My initial reaction is, “Oh jeez, that’s so busy.” But then your eye starts to wander and realize that this is a sampling of the content available for just a few bucks a month. It gives you time to start thinking as your brain starts to explore the page: “That’s a lot of stuff. And my cable bill is starting to get kind of pricey. You see that big white statement “See what’s next” out of the corner of your eye, which reminds you that this is only the tip of the content iceberg.

And right as you get to the point where you’re thinking that you don’t want to spend a few more bucks a month, your eye finally latches onto that painfully bright red button with text in all caps: “Join free for a month.”

The text on that button disarms you by taking away your only real argument against giving Netflix a try: spending money. It’s free for a whole month. What’s to lose? You can always cancel. Of course, you never will…

Next, let’s take a look at Amazon’s “add to cart” button.

Amazon Add to Cart Button

First of all, there is a LOT going on here. Between the menu, search bar, gallery images, link to related products, and product information, it would be very easy to lose track of the “Add to Cart” button.

What Amazon has chosen to do is to take advantage of the Western inclination to move from left to right. You glance at the top for the title, then start combing from the left to the right, and from top to bottom for each section: product images, price, variations, bullet point information, and then they catch you off guard by closing the deal: how many do you want, do you want free FREE Two-Day Shipping (in bold, of course), and then that nice enticing yellow-orange button.

Notice the five instances of orange on the page. Every time they use orange, they use it in very specific, actionable ways:

  • The arrow in the Amazon logo to the top left. Notice that they use the arrow to point towards an offer to “Try Prime.” They don’t just let the logo hang out and take up space without paying rent. They make it do work by pitching a product.
  • The search button to the right of the search bar. That little orange blob with the magnifying glass says, “Don’t just stop with this product. Find more stuff to buy. No matter what you want, we have it.”
  • The star rating. These days, customers are strongly motivated by peer ratings. This is why even Google offers the seller rating extension for e-commerce sites.
  • The small “#1 Best Seller” banner beneath the rating.
  • And of course, the biggest chunk of orange on the page, the “Add to Cart” button.

None of this is the product of coincidence. Orange is their action color, telling you either the most important things about the product you’re looking at (its review rating and the fact that it’s a best seller), calling attention to other products to check out (the Amazon Prime offer and the search bar), or that tantalizing “Add to Cart” button. Note the language of the button. You’re not locked in. You’re merely putting it in your cart. You can always remove it.
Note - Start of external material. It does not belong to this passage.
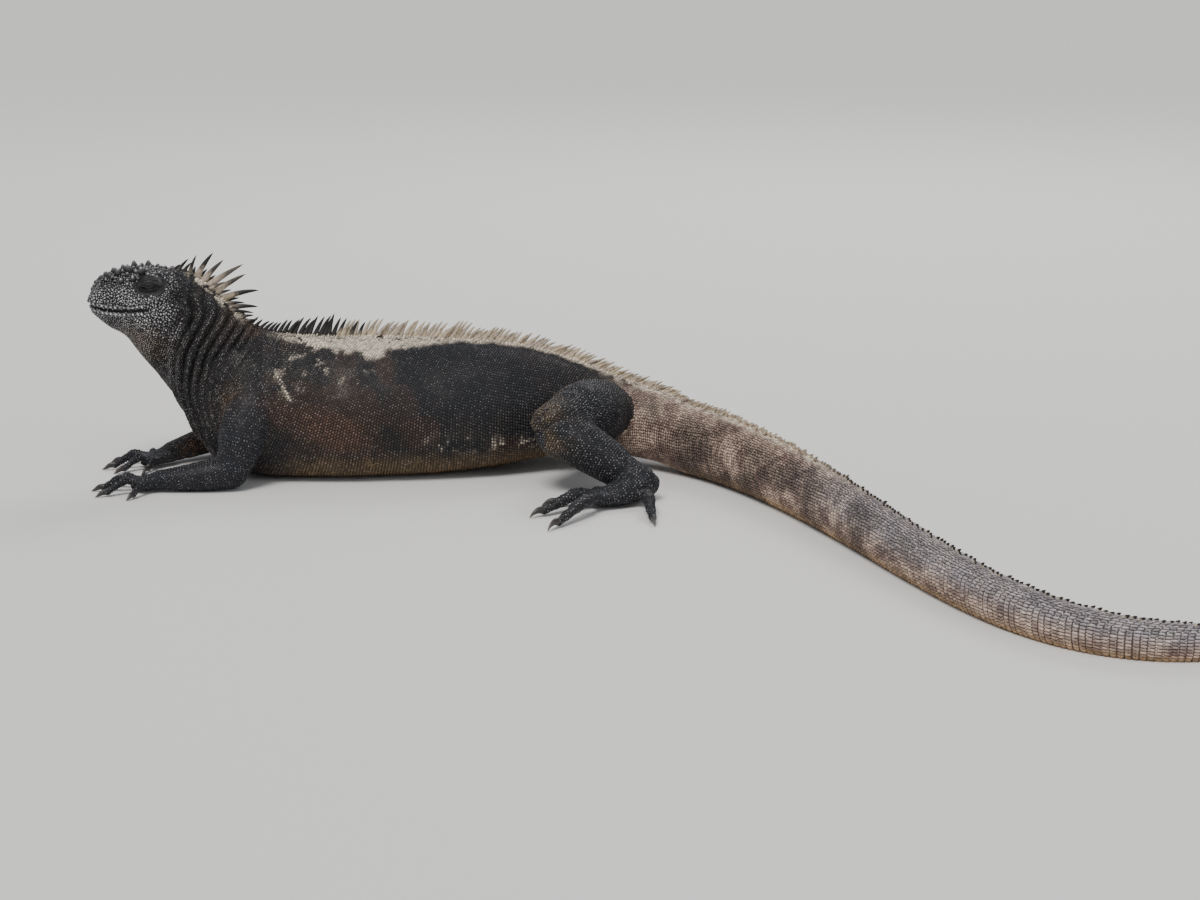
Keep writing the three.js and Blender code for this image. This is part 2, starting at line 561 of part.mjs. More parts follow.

Of course, for those with impulse control issues, they’ve conveniently placed a small link below the button indicating that you can enable “1-click ordering,” which will add a slightly more excitingly colored dark orange button that says “Buy now with 1-Click.”

Amazon 1-Click Checkout

Also note the accessories they’ve included in that small outlined box that encapsulates the cart button. You don’t even have to leave the page to look at them. You can just check the boxes next to each option, then go back up and give in to Amazon’s siren song by clicking the cart button. Amazon has carefully designed that little strip of orange to pull a lot of weight on the page. And if Amazon’s doing it, you know it’s effective.

Now, let’s take a look at another one of the top 10 most popular e-commerce sites, eBay:

eBay Add to Cart and Buy Now Buttons

Honestly, I think that eBay’s layout is a bit too busy. However, they have carved out a decent chunk of real estate just off of dead center in the screen for their purchase buttons. Notice that to the left of the buttons, they’ve included information on how much you’re saving if you buy right now, while the product’s on sale.

They want to see that sweet sales price, and then allow your eyeballs (and mouse) to be drawn inexorably towards those enticing CTA buttons. Notice that they’ve replicated Amazon’s approach to the cart and “buy it now” buttons, but in blue this time. “Add to cart” is a light blue, while the “Buy It Now” button is a much more saturated, intense shade of blue.

As you’ve seen, effective CTA buttons rely on much more than color choice.

An effective CTA button relies on a variety of variables, including overall page design, placement in relation to other page elements, button text, and of course button color (and how that color contrasts and ties into other page elements).

Of course, you can’t know what’s going to work best just based off of this blog post. There’s no substitute for testing your design choices. Make a few variations of your product pages and test them on users. You can use Google Analytics Solutions, Optimizely or similar services for testing purposes.

Once you have some data as to what works best, then you can choose the design that works best for you. But don’t be afraid to continue experimenting occasionally. Tastes change over time. What works in 2018 may not work in 2019 or 2021. Toss out the experiments that don’t work, and incorporate the ones that do.

With careful testing, data collection, and observation, you can create incredibly effective calls to action that guide your customers towards desirable choices.